* [JOB]:
Provide only the number of lines in the listing that contain the string "finishes".

* [MATERIAL SHOWN]:
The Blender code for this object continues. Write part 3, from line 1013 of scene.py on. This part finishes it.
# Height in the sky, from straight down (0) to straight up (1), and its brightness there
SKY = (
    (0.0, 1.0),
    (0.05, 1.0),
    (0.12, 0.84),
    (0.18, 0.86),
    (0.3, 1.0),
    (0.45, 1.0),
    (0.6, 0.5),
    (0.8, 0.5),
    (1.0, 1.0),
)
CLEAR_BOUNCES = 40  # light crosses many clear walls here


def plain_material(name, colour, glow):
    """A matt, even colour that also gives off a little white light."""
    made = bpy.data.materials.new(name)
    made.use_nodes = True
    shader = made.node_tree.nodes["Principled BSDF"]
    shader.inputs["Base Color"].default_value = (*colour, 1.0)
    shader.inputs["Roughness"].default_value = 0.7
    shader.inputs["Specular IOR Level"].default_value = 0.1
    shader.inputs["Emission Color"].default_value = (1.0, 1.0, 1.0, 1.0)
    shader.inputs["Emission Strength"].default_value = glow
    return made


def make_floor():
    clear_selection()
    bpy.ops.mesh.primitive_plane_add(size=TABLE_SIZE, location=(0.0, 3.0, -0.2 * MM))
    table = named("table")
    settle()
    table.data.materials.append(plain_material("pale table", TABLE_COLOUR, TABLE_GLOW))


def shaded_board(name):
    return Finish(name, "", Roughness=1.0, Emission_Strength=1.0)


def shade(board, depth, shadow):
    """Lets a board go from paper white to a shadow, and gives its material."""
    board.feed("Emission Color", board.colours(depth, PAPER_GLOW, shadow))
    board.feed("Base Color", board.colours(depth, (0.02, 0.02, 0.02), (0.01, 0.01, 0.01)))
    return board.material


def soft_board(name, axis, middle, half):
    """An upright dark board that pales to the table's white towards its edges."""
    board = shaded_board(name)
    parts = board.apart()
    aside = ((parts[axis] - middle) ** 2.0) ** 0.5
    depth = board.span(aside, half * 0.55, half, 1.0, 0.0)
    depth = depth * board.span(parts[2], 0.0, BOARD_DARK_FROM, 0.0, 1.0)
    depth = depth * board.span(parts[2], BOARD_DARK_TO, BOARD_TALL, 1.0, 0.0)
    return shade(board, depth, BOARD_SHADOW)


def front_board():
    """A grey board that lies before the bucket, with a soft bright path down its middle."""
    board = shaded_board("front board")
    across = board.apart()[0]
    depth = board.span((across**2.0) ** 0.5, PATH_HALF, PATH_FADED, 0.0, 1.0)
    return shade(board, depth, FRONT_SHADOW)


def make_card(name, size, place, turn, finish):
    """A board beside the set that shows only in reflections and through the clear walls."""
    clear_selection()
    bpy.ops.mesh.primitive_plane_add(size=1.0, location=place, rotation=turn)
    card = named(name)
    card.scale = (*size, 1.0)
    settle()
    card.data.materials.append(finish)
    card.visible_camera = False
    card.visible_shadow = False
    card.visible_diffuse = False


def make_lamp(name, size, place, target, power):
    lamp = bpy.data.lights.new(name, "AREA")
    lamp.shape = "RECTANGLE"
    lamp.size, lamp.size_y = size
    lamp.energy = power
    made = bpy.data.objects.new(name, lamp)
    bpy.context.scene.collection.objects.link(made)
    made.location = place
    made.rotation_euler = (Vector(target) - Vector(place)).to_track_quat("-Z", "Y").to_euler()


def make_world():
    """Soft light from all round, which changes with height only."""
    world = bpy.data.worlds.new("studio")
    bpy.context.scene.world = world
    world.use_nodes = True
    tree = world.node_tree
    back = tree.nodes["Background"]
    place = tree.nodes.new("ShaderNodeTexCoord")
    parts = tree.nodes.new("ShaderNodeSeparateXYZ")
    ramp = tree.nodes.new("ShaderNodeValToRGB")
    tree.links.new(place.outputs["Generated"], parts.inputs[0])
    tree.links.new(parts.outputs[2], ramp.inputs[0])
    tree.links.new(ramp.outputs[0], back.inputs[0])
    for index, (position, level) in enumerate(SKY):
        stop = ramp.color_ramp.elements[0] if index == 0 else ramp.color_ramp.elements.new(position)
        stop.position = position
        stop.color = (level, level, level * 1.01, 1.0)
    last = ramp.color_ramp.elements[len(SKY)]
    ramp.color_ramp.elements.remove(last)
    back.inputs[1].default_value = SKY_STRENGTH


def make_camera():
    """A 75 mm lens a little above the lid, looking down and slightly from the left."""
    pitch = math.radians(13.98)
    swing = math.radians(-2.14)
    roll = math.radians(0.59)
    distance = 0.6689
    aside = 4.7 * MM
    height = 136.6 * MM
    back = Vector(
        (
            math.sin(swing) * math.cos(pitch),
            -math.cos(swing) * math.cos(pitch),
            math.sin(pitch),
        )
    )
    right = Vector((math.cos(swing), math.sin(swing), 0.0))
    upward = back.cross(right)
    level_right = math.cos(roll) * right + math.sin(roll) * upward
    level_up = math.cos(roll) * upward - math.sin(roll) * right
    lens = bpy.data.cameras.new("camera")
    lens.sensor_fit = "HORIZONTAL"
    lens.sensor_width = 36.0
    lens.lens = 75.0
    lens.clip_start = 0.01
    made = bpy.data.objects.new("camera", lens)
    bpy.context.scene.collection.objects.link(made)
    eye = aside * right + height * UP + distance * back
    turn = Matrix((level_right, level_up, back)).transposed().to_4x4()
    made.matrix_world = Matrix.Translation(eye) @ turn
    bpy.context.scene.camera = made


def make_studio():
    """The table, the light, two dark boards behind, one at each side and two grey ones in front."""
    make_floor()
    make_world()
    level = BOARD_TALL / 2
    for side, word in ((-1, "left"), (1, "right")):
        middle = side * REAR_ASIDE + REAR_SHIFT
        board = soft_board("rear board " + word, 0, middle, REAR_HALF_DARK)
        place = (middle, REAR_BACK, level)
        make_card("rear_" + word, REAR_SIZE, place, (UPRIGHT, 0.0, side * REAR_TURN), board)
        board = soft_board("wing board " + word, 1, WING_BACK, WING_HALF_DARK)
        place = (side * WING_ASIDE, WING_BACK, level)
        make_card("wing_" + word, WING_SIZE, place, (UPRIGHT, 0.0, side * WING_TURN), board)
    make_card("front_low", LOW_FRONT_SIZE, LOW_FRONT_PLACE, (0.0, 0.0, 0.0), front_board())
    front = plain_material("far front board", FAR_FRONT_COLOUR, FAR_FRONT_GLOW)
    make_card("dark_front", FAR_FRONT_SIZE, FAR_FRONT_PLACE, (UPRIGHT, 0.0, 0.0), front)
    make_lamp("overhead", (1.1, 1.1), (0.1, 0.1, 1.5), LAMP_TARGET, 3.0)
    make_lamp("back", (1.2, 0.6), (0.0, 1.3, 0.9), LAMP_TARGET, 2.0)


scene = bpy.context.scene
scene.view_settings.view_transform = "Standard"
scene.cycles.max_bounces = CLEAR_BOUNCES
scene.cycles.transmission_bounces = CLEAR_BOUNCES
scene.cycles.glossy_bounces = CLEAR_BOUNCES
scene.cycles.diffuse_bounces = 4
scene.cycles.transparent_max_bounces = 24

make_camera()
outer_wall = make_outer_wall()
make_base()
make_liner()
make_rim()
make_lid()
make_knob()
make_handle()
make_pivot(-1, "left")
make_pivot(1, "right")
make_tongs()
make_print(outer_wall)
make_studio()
...
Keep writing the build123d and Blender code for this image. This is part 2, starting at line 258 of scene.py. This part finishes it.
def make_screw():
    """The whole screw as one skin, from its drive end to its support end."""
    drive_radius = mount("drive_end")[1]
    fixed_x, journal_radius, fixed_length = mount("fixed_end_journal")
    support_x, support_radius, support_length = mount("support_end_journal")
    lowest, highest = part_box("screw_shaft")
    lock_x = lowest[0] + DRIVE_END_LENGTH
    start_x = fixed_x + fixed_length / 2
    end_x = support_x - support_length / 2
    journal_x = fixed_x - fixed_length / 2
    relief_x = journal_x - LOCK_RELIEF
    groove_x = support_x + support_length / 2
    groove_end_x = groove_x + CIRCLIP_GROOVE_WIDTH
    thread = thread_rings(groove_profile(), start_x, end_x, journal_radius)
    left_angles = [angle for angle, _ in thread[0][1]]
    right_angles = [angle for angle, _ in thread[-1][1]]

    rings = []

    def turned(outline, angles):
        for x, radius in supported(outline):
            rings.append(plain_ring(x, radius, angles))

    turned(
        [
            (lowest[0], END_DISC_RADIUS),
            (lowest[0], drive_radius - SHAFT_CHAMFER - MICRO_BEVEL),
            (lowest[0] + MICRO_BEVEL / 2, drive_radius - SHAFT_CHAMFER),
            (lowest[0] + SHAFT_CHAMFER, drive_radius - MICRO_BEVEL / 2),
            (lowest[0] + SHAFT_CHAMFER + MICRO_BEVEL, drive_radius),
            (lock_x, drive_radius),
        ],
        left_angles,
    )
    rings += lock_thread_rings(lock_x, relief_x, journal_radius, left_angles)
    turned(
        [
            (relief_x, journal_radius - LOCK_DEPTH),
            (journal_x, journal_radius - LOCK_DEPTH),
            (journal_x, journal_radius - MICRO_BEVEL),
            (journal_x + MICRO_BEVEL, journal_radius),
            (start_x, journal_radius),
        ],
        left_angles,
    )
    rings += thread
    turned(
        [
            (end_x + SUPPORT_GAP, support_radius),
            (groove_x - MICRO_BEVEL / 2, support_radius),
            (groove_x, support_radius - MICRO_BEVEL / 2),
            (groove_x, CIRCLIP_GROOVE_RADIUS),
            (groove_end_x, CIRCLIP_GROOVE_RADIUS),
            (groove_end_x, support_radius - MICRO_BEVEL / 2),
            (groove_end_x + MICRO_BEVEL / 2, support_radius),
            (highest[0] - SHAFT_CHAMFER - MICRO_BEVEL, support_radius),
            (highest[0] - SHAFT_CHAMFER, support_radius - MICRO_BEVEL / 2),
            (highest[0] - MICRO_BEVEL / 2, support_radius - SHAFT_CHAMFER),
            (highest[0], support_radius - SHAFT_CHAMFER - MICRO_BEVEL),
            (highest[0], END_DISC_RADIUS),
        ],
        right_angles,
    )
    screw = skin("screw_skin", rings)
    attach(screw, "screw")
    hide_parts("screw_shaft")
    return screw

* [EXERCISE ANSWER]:
2